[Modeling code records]
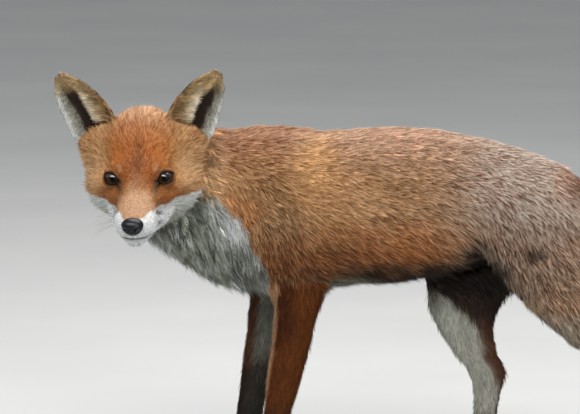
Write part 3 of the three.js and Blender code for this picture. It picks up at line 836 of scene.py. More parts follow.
def face_colours(head: Array) -> Array:
    """Returns the colours of the head."""
    x, y, z = head.T
    colour = HEAD_MARKS.paint(head)
    height = np.interp(x, WHITE_ALONG, WHITE_BELOW)
    height = height + np.where(x > 45, 0.35 * (np.abs(y) - 9), 0)
    fray = frayed(head, (1.3, 4.5), (0.8, 1.9))
    below = rise(-1.3, 1.3, height - z + fray)
    pale = layered(
        Pelt.white.over(len(head)),
        (Pelt.silver, rise(20, -15, x) * (0.6 + 0.35 * rise(-32, -42, z))),
        (Pelt.silver, 0.85 * rise(-43, -48, z)),
        (Pelt.slate, 0.5 * rise(-50, -60, z) * rise(30, 0, x)),
    )
    colour += (pale - colour) * below[:, None]
    # The dark spot on each whisker pad, placed as seen along the line that the face points in.
    across, down = np.abs(y) - 21.6, FACE_DOWN[0] * x + FACE_DOWN[2] * z - 36.4
    spot = np.hypot(across / 3.2, down / 2.6) + 0.25 * fray
    before = rise(14, 24, x)
    line = np.exp(-(((z - MOUTH_HEIGHT) / 1.7) ** 2)) * rise(20, 30, x)
    # The skin about each eye. Adding nine puts the skin elsewhere far outside the opening.
    ring = np.minimum(*(eye.measure(head) + 9 * (eye.away(head) > Almond.NEAR) for eye in ALMONDS))
    ring = ring + 0.12 * fray
    return layered(
        colour,
        (Pelt.soot, 0.8 * before * rise(1.3, 0.5, spot)),
        (Pelt.soot, 0.95 * line),
        # Dark fur round each eye, deepened with painted shade of the socket; then the lids' black skin.
        (Pelt.chestnut, 0.45 * rise(1.9, 1.2, ring)),
        (Pelt.soot, 0.85 * rise(1.26, 1.1, ring)),
    )


class EarLeaf:
    """Where a place is on an ear: across from its inner to its outer edge, and up from its root.

    The edges are lines of places in the head frame, each as its distance from the middle and its
    height, from the ear's root to its tip.
    """

    ROOT = (46, 18)
    RISE = (0.476, 0.879)
    HEIGHT = 82
    INNER = ((27, 38), (33, 59), (42.5, 70), (52.5, 78.5), (63.5, 85.5), (82, 91.5))
    OUTER = ((64, -2), (75, 21), (82, 38), (87, 53), (89.5, 67), (88, 86.5))

    @staticmethod
    def gap(flat: Array, edge: Sequence[Pair]) -> Array:
        """Returns how far places are from a line of straight stretches."""
        line = np.array(edge)
        a, along = line[:-1], line[1:] - line[:-1]
        t = np.einsum("nkc,kc->nk", flat[:, None] - a, along) / (along**2).sum(axis=1)
        near = a + np.clip(t, 0, 1)[..., None] * along
        return np.linalg.norm(flat[:, None] - near, axis=2).min(axis=1)

    @classmethod
    def measure(cls, head: Array) -> tuple[Array, Array]:
        """Returns how far across and how far up places are, both from 0 to 1."""
        flat = beside(np.abs(head[:, 1]), head[:, 2])
        inner, outer = cls.gap(flat, cls.INNER), cls.gap(flat, cls.OUTER)
        aside, above = (flat[:, k] - cls.ROOT[k] for k in (0, 1))
        up = (aside * cls.RISE[0] + above * cls.RISE[1]) / cls.HEIGHT
        return inner / (inner + outer + 1e-6), up


def ear_colours(head: Array, front: Array) -> Array:
    """Returns the colours of the ears: black backs, dark hollows deepened with painted shade, buff and white
    hair in them.
    """
    across, up = EarLeaf.measure(head)
    fray = NOISES[0].at(head, 5.0)
    stripe = NOISES[2].at(head * (0.4, 0.4, 1.5), 3.0)
    back = layered(Pelt.ginger.over(len(head)), (Pelt.soot, 0.93 * rise(0.25, 0.5, up + 0.06 * fray)))
    inner = rise(0.46, 0.34, across + 0.07 * fray - 0.12 * rise(0.3, 0.8, up))
    low = rise(0.05, 0.16, up) * rise(0.66, 0.42, up + 0.1 * fray)
    inside = layered(
        Pelt.hollow.over(len(head)),
        (Pelt.buff, inner),
        (Pelt.cream, inner * low * rise(0.12, 0.26, across) * 0.95),
        (Pelt.ochre, 0.7 * rise(0.2, 0.04, across) * rise(0.85, 0.6, up)),
    )
    fringe = rise(0.64, 0.92, across + 0.05 * fray) * rise(0.95, 0.75, up)
    inside = layered(
        inside * np.exp(0.7 * stripe * inner)[:, None],
        (Pelt.silver, 0.8 * fringe),
        (Pelt.white, 0.8 * fringe * rise(0.86, 0.96, across)),
        (Pelt.buff, 0.7 * rise(0.62, 0.8, up + 0.05 * fray) * (1 - inner)),
        (Pelt.umber, 0.6 * rise(0.78, 0.95, up)),
        (Pelt.soot, 0.8 * rise(0.09, 0.04, across) * rise(0.35, 0.55, up)),
        (Pelt.soot, 0.7 * rise(0.95, 0.98, across) * rise(0.2, 0.6, up)),
        (Pelt.buff, rise(0.12, 0.02, up)),
    )
    return back + (inside - back) * front[:, None]


# ---------------- the skin
@dataclass
class Almond:
    """An eye's opening, as seen along the line that it faces."""

    NEAR: ClassVar[float] = 17.0  # mm from the eyeball's middle, within which skin is by the eye

    side: int
    radius: float = 10.0  # mm, of the eyeball
    yaw: float = 18.0  # degrees outwards
    pitch: float = 22.0  # degrees up
    tilt: float = 23.0  # degrees that the outer corner is raised
    half_width: float = 9.9  # mm along the eyeball
    above: float = 5.9  # mm along the eyeball, from its middle to the upper lid
    below: float = 5.4
    point: float = 2.1  # 2 makes an ellipse; more fills the corners out
    corner_dip: Pair = (1.2, 0.8)  # mm that the inner corner reaches on towards the nose, and down

    def __post_init__(self) -> None:
        """Works out the opening's axes in the head frame."""
        self.centre = np.array(Anatomy.EYE_IN_HEAD) * (1, self.side, 1)
        yaw, pitch = math.radians(self.yaw) * self.side, math.radians(self.pitch)
        self.facing = np.array(
            [math.cos(yaw) * math.cos(pitch), math.sin(yaw) * math.cos(pitch), math.sin(pitch)]
        )
        outer = unit(np.cross([0, 0, 1], self.facing)) * self.side
        upper = np.cross(self.facing, outer) * self.side
        turn = math.radians(self.tilt)
        self.outer = outer * math.cos(turn) + upper * math.sin(turn)
        self.upper = upper * math.cos(turn) - outer * math.sin(turn)

    def away(self, points: Array) -> Array:
        """Returns how far places of the head frame are from the eyeball's middle."""
        return np.linalg.norm(points - self.centre, axis=1)

    def measure(self, points: Array) -> Array:
        """Returns how many times the opening's own size places of the head frame are from its middle."""
        d = unit(points - self.centre)
        ahead = d @ self.facing
        across = np.arctan2(d @ self.outer, ahead) * self.radius
        up = np.arctan2(d @ self.upper, ahead) * self.radius
        reach = np.where(up > 0, self.above, self.below)
        total = np.abs(across / self.half_width) ** self.point + np.abs(up / reach) ** self.point
        return total ** (1 / self.point)

    def rim(self, turns: Array, out: float) -> Array:
        """Returns directions from the eyeball's middle to the lids' edge.

        Args:
            turns: Angles round the opening, from its outer corner over the top.
            out: How many times the opening's size the edge is taken at.

        Returns:
            Directions in the head frame, one for each angle.
        """
        corner = np.clip(-np.cos(turns) - 0.3, 0, 1) ** 2 / 0.49
        wide, high = (np.sign(w) * np.abs(w) ** (2 / self.point) for w in (np.cos(turns), np.sin(turns)))
        across = self.half_width * out * wide - self.corner_dip[0] * corner
        up = np.where(high > 0, self.above, self.below) * out * high - self.corner_dip[1] * corner
        flat = (
            self.facing
            + np.tan(across / self.radius)[:, None] * self.outer
            + np.tan(up / self.radius)[:, None] * self.upper
        )
        return unit(flat)


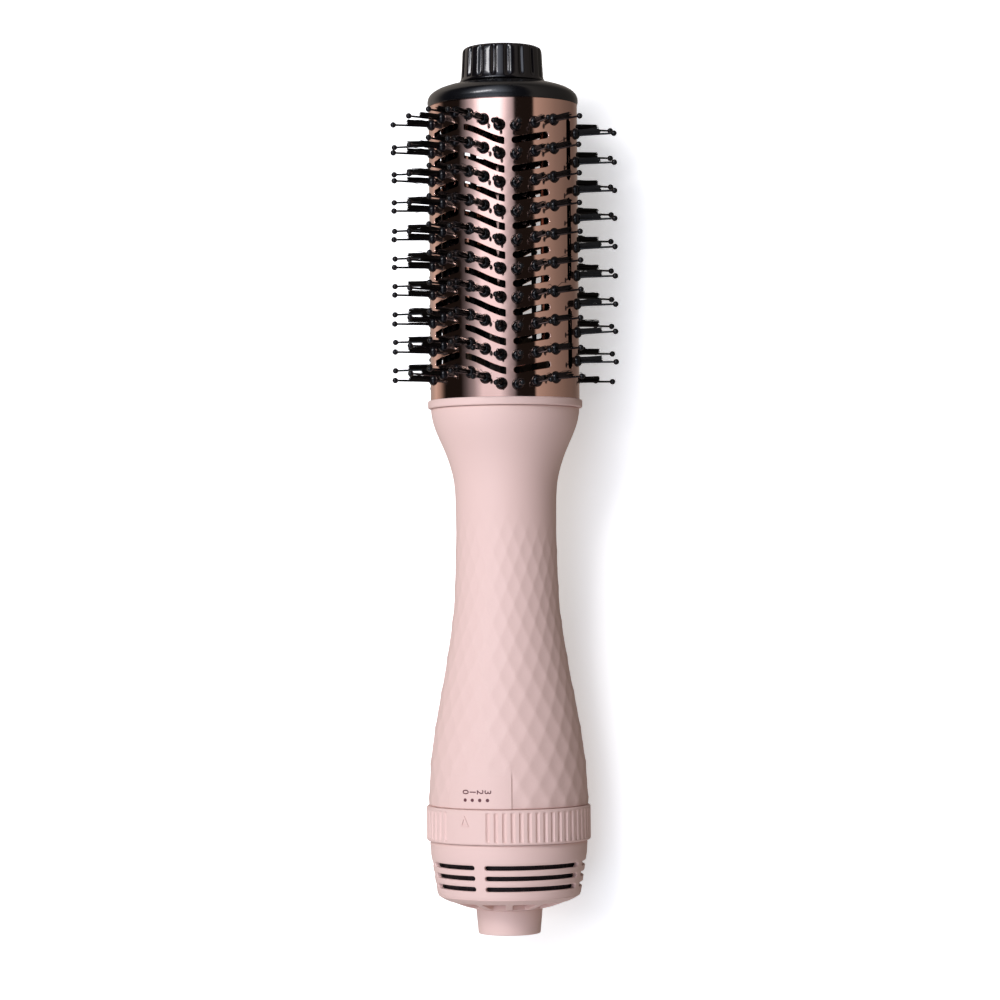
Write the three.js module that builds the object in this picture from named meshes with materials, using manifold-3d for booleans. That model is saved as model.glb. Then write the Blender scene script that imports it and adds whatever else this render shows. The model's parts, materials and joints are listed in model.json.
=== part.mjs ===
// Hot air styling brush: an oval heated barrel with tufted pins on a round handle
// that holds a fan, its motor, a rotary dial switch and a swivelling cord gland.
//
// The tool frame has its X axis along the tool, from the cord gland (u = 0) to the tip.
// An angle phi about that axis runs from the front (+Z) towards -Y, so a point at
// radius r is (u, -r sin(phi), r cos(phi)). The finished tool is tilted about Y so that
// it lies on the dial ring and on the pins nearest the handle. Lengths are millimetres.
import * as THREE from 'three';
import { mergeVertices } from 'three/addons/utils/BufferGeometryUtils.js';
import Module from 'manifold-3d';

const wasm = await Module();
wasm.setup();

// ---------------------------------------------------------------- driving dimensions
const GAP = 0.35;
const WALL = 2;
const TOOL_END = 358.3;

// Handle radius along the tool, from the dial ring to the collar.
const HANDLE_LINE = [
  [51.9, 32.5], [57.3, 32.3], [69, 31.5], [80, 30], [91, 28.1], [104.4, 25.5], [119.7, 23], [131, 21.5],
  [148, 20.8], [170, 20.3], [182, 20.9], [190, 22.9], [200, 27.3], [206, 29.5], [211.4, 30.2],
];
const BACK_COVER_HALF_ANGLE = 66;

// Dial ring and the slide switch that it drives.
const DIAL = { start: 37.8, end: 51.5, radius: 33.1, bore: 30.3, ribs: 57, ribPitch: 5.8, grooveDepth: 0.6 };
const DIAL_TRAVEL = 17.1;
const SWITCH_RADIUS = 24.5;

// Barrel section: an oval whose broad faces are turned a little from the handle's front.
const BARREL = { start: 215.2, end: 334.2, halfWidth: 30.5, halfDepth: 26.5, wall: 0.8, turn: 5.6 };
const ROWS = { count: 10, first: 220.3, pitch: 11.46 };
const PIN = { reach: 17.4, baseRadius: 2, tipRadius: 0.9, holeRadius: 2.7, sides: 3 };
const STRIP = { start: 217.5, end: 331.5, gap: 0.4, thickness: 1.4 };
const SPIGOT_INSET = -4.6;

// A face of the barrel has three panels. Each has three columns of pins, whose rows climb
// or fall by a rise per column, and an air slot between each two rows.
const PANELS = [
  {
    name: 'left', columns: [-57.3, -39.8, -24.8], rises: [3, 4.6, 6.1],
    slot: [-50.6, -23.5], rail: [-62, -20.5],
  },
  {
    name: 'middle', columns: [-12.2, 0, 12.2], rises: [4.9, 2.45, 0],
    slot: [-15.5, 15.5], rail: [-17.7, 17.7],
  },
  {
    name: 'right', columns: [24.8, 39.8, 57.3], rises: [-0.3, 1.1, 2.6],
    slot: [23.5, 50.6], rail: [20.5, 62],
  },
];
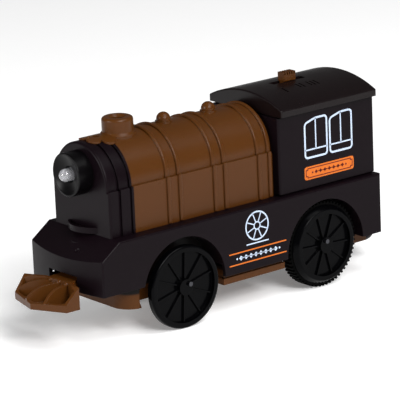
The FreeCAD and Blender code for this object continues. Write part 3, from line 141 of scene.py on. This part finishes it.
def surface(name, colour, rough=0.4, spec=0.3, vary=0.12, grain=0.02, wear=0.05,
            wear_colour=(150, 140, 135), edge=0.25, metal=0.0, clear=0.0, soft=0.0,
            shade_above=None):
    """A moulded or machined finish: uneven colour and gloss, scuffs, grain and softened edges."""
    look = Shading(name)
    sockets = look.shader.inputs
    sockets["Metallic"].default_value = metal
    sockets["Specular IOR Level"].default_value = spec
    sockets["Transmission Weight"].default_value = clear
    sockets["Subsurface Weight"].default_value = soft
    sockets["Subsurface Scale"].default_value = SOFT_DEPTH
    look.link(look.tint(colour, vary, wear, wear_colour, shade_above), sockets["Base Color"])
    look.link(look.gloss(rough), sockets["Roughness"])
    look.link(look.relief(grain, edge), sockets["Normal"])
    return look.material


BLACK = (14, 7, 11)
BROWN = (72, 40, 12)
BROWN_WEAR = (150, 105, 80)
# painted shade: the underframe is coloured near black from just above the lower edge of the
# chassis shell, standing in for the shadow in the wheel wells
WELL_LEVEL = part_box("chassis_shell")[0].z + 1.3 * MM

# one look for each material slot of the record
LOOKS = {
    "black_plastic": surface("black_plastic", BLACK, rough=0.34, spec=0.07, wear=0.006, edge=0.25),
    "brown_plastic": surface("brown_plastic", BROWN, rough=0.31, spec=0.14, vary=0.07,
                             wear=0.02, wear_colour=BROWN_WEAR, edge=0.22, soft=0.03),
    "tyre_rubber": surface("tyre_rubber", (3, 3, 3), rough=0.6, spec=0.03, vary=0.2,
                           grain=0.05, wear=0.004, edge=0.12),
    "lamp_clear": surface("lamp_clear", (240, 238, 236), rough=0.04, spec=0.5, vary=0.02,
                          grain=0.0, wear=0.01, edge=0.0, clear=0.96),
    "steel": surface("steel", (150, 150, 152), rough=0.34, spec=0.5, metal=1.0, grain=0.03,
                     wear=0.08, wear_colour=(95, 85, 75), edge=0.12),
    "brass": surface("brass", (205, 165, 85), rough=0.3, spec=0.5, metal=1.0, wear=0.06,
                     wear_colour=(120, 85, 45), edge=0.1),
    "white_nylon": surface("white_nylon", (225, 222, 208), rough=0.5, vary=0.04, soft=0.1,
                           wear_colour=(170, 160, 140), edge=0.12),
    "grey_plastic": surface("grey_plastic", (92, 92, 98), rough=0.55, edge=0.25),
    "ferrite": surface("ferrite", (60, 60, 62), rough=0.7, grain=0.08, edge=0.15),
    "rotor_iron": surface("rotor_iron", (120, 98, 75), rough=0.45, metal=0.6, edge=0.1),
    "cell_wrap": surface("cell_wrap", (62, 88, 150), rough=0.3, spec=0.5, wear=0.05, edge=0.2),
    "red_insulation": surface("red_insulation", (165, 25, 20), rough=0.42, edge=0.0),
    "black_insulation": surface("black_insulation", (28, 28, 30), rough=0.42, edge=0.0)}

# nodes that look different from the rest of their slot
SPECIAL = {
    "cab_roof": surface("roof_black", (14, 7, 8), rough=0.3, spec=0.16, wear=0.008, edge=0.3),
    "headlamp_barrel": surface("lamp_barrel", (4, 3, 4), rough=0.3, spec=0.1, wear=0.003,
                               edge=0.2),
    "headlamp_led": surface("lamp_dome", (246, 246, 250), rough=0.03, spec=1.0, vary=0.03,
                            grain=0.0, wear=0.01, edge=0.0, clear=0.78),
    # painted shade: the underframe turns near black above WELL_LEVEL, where the wheel wells lie in
    # shadow
    "underframe": surface("underframe_brown", BROWN, rough=0.36, spec=0.12, vary=0.07, wear=0.02,
                          wear_colour=BROWN_WEAR, edge=0.22, shade_above=WELL_LEVEL)}
WHEEL_BLACK = surface("wheel_black", (3, 3, 4), rough=0.22, spec=0.05, wear=0.002, edge=0.15)
PIN_STEEL = surface("pin_steel", (70, 70, 74), rough=0.3, spec=0.5, metal=1.0, wear=0.06, edge=0.1)
for axle in ("front", "rear"):
    SPECIAL[axle + "_crank_pins"] = PIN_STEEL
    SPECIAL[axle + "_wheel_left"] = WHEEL_BLACK
    SPECIAL[axle + "_wheel_right"] = WHEEL_BLACK

PRINT_PALE = surface("print_pale", (186, 200, 220), rough=0.5, spec=0.2, vary=0.06, wear=0.25,
                     wear_colour=(60, 55, 62), edge=0.0)
PRINT_ORANGE = surface("print_orange", (198, 100, 28), rough=0.5, spec=0.2, vary=0.07, wear=0.12,
                       wear_colour=(120, 60, 30), edge=0.0)
PRINT_RED = surface("print_red", (96, 26, 14), rough=0.5, spec=0.2, vary=0.1, wear=0.15,
                    wear_colour=(200, 110, 40), edge=0.0)

for part in frame["record"]["subparts"]:
    slots = frame["nodes"][part["node"]].data.materials
    slots.clear()
    slots.append(SPECIAL.get(part["node"], LOOKS[part["material_slot"]]))

# -------------------------------------------------------------- outlines for prints
CORNER_STEPS = 5
LARGEST_CORNER = 0.45


def area(ring):
    """Signed area of a ring of (x, z) points."""
    return sum(a[0] * b[1] - b[0] * a[1] for a, b in zip(ring, ring[1:] + ring[:1])) / 2


def circle(x, z, radius, count):
    """Evenly spaced points around a centre. Four of them make a diamond."""
    return [(x + radius * math.cos(2 * math.pi * i / count),
             z + radius * math.sin(2 * math.pi * i / count)) for i in range(count)]


def rounded_ring(corners, radius):
    """Corner points with each corner swept round, using less than half of each side."""
    ring = []
    count = len(corners)
    for i, corner in enumerate(corners):
        here = Vector(corner)
        back = Vector(corners[i - 1]) - here
        ahead = Vector(corners[(i + 1) % count]) - here
        cut = min(radius, back.length * LARGEST_CORNER, ahead.length * LARGEST_CORNER)
        start = here + back.normalized() * cut
        end = here + ahead.normalized() * cut
        for k in range(CORNER_STEPS + 1):
            t = k / CORNER_STEPS
            ring.append(tuple(start * (1 - t) ** 2 + here * 2 * t * (1 - t) + end * t * t))
    return ring


def notched_ring(rear, front, low, high, step_x, step_z):
    """A rectangle with a small step in each corner."""
    return [(rear + step_x, low), (front - step_x, low), (front - step_x, low + step_z),
            (front, low + step_z), (front, high - step_z), (front - step_x, high - step_z),
            (front - step_x, high), (rear + step_x, high), (rear + step_x, high - step_z),
            (rear, high - step_z), (rear, low + step_z), (rear + step_x, low + step_z)]


# -------------------------------------------------------------- printed decoration
PRINT_LIFT = 0.03
LINING_LIFT = 0.05
SHARPEST_MITRE = 0.4
ROW_RULE = 0.3
DOT_RADIUS = 0.42
DOT_SPACING = 0.8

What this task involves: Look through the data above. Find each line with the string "picture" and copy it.

Exercise result:
Write part 3 of the three.js and Blender code for this picture. It picks up at line 836 of scene.py. More parts follow.
Write the three.js module that builds the object in this picture from named meshes with materials, using manifold-3d for booleans. That model is saved as model.glb. Then write the Blender scene script that imports it and adds whatever else this render shows. The model's parts, materials and joints are listed in model.json.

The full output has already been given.